**** SUPPLIED INFORMATION

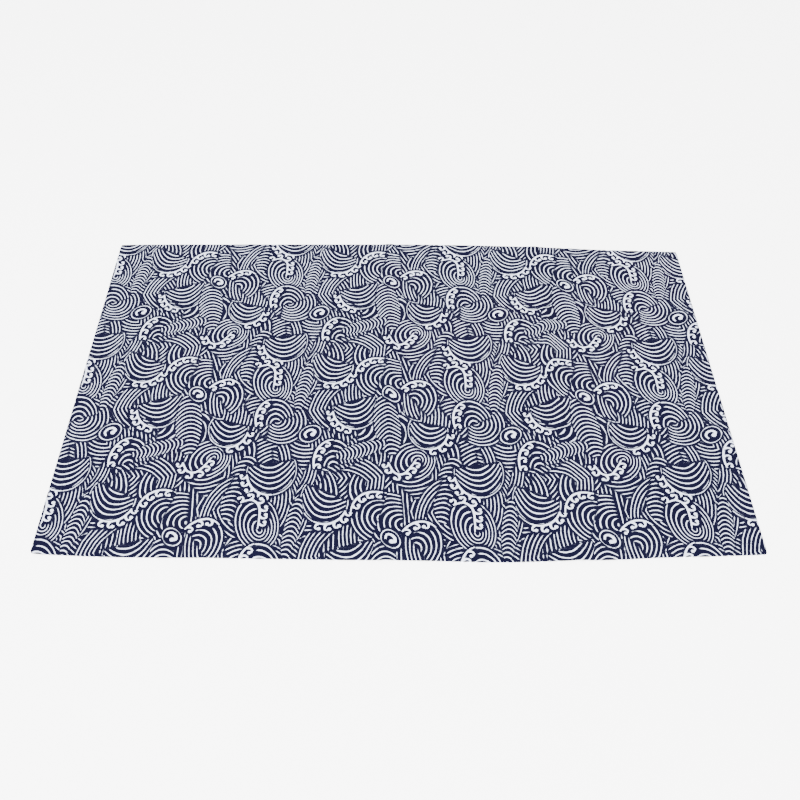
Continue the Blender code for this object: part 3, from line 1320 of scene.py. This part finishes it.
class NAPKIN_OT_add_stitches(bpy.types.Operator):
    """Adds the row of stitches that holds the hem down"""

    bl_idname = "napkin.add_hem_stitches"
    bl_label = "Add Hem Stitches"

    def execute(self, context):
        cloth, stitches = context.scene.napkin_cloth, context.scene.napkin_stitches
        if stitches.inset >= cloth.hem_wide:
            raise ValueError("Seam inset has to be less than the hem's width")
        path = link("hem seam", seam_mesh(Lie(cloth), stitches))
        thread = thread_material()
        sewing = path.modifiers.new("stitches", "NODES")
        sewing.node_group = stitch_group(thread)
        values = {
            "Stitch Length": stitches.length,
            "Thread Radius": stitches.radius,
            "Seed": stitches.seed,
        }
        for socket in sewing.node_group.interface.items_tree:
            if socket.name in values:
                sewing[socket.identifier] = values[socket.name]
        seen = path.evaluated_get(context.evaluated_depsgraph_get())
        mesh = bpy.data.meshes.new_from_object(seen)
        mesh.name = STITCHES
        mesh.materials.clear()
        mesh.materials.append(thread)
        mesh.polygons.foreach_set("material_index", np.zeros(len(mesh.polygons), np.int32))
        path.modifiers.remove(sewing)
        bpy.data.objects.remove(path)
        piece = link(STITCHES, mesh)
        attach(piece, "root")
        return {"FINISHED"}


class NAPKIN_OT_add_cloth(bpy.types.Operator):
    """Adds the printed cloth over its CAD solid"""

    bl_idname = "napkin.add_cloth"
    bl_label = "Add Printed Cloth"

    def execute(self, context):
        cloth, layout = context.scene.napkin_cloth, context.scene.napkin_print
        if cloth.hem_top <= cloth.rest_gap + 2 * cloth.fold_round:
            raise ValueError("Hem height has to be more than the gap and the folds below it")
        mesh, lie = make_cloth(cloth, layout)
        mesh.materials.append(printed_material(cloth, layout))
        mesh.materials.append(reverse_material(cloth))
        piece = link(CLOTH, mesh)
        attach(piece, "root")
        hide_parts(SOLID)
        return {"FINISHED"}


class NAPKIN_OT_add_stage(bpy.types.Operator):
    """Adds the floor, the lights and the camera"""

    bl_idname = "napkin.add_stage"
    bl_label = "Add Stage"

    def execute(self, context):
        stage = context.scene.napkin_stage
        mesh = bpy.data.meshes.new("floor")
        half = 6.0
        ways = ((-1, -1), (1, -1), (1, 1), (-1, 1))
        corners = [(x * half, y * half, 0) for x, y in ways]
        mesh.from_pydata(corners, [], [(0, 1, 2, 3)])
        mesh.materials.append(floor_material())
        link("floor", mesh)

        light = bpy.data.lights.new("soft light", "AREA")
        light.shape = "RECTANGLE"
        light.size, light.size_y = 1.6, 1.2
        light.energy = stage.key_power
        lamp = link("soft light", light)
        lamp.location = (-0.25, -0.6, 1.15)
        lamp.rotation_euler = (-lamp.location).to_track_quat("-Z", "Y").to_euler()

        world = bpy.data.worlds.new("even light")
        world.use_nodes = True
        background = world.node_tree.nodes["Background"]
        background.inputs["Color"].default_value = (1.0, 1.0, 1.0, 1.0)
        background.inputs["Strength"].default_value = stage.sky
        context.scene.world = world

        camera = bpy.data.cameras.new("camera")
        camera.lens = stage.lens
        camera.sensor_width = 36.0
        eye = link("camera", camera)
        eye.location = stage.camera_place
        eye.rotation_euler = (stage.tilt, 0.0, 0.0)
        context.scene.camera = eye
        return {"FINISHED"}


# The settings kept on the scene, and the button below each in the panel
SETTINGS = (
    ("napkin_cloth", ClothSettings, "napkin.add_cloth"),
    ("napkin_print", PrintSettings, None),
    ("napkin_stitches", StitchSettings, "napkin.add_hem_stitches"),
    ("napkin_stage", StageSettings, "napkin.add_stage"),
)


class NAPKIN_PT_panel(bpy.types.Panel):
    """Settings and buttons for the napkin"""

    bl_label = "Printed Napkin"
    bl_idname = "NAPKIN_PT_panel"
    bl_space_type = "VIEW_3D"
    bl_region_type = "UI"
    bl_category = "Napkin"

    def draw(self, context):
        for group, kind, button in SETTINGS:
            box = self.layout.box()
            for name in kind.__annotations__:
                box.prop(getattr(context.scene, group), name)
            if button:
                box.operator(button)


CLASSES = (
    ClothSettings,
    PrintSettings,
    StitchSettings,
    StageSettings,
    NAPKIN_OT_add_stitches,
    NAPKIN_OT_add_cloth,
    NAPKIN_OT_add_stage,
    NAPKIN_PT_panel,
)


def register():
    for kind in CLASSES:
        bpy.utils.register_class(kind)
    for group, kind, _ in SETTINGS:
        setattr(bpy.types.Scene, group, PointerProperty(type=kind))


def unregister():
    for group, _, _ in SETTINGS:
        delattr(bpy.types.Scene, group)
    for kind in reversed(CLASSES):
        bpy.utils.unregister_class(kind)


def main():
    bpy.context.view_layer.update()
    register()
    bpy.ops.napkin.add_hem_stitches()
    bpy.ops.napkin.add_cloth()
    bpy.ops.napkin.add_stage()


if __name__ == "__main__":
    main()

********

Print, unaltered, every line from the beginning of the material down to the line with "piece = link(STITCHES, mesh)".

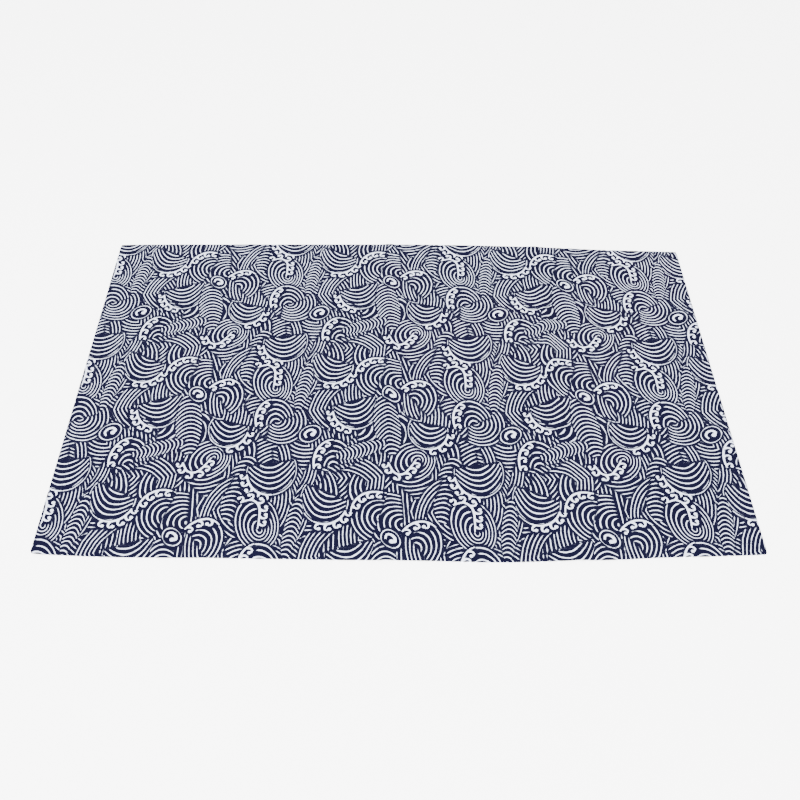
Continue the Blender code for this object: part 3, from line 1320 of scene.py. This part finishes it.
class NAPKIN_OT_add_stitches(bpy.types.Operator):
    """Adds the row of stitches that holds the hem down"""

    bl_idname = "napkin.add_hem_stitches"
    bl_label = "Add Hem Stitches"

    def execute(self, context):
        cloth, stitches = context.scene.napkin_cloth, context.scene.napkin_stitches
        if stitches.inset >= cloth.hem_wide:
            raise ValueError("Seam inset has to be less than the hem's width")
        path = link("hem seam", seam_mesh(Lie(cloth), stitches))
        thread = thread_material()
        sewing = path.modifiers.new("stitches", "NODES")
        sewing.node_group = stitch_group(thread)
        values = {
            "Stitch Length": stitches.length,
            "Thread Radius": stitches.radius,
            "Seed": stitches.seed,
        }
        for socket in sewing.node_group.interface.items_tree:
            if socket.name in values:
                sewing[socket.identifier] = values[socket.name]
        seen = path.evaluated_get(context.evaluated_depsgraph_get())
        mesh = bpy.data.meshes.new_from_object(seen)
        mesh.name = STITCHES
        mesh.materials.clear()
        mesh.materials.append(thread)
        mesh.polygons.foreach_set("material_index", np.zeros(len(mesh.polygons), np.int32))
        path.modifiers.remove(sewing)
        bpy.data.objects.remove(path)
        piece = link(STITCHES, mesh)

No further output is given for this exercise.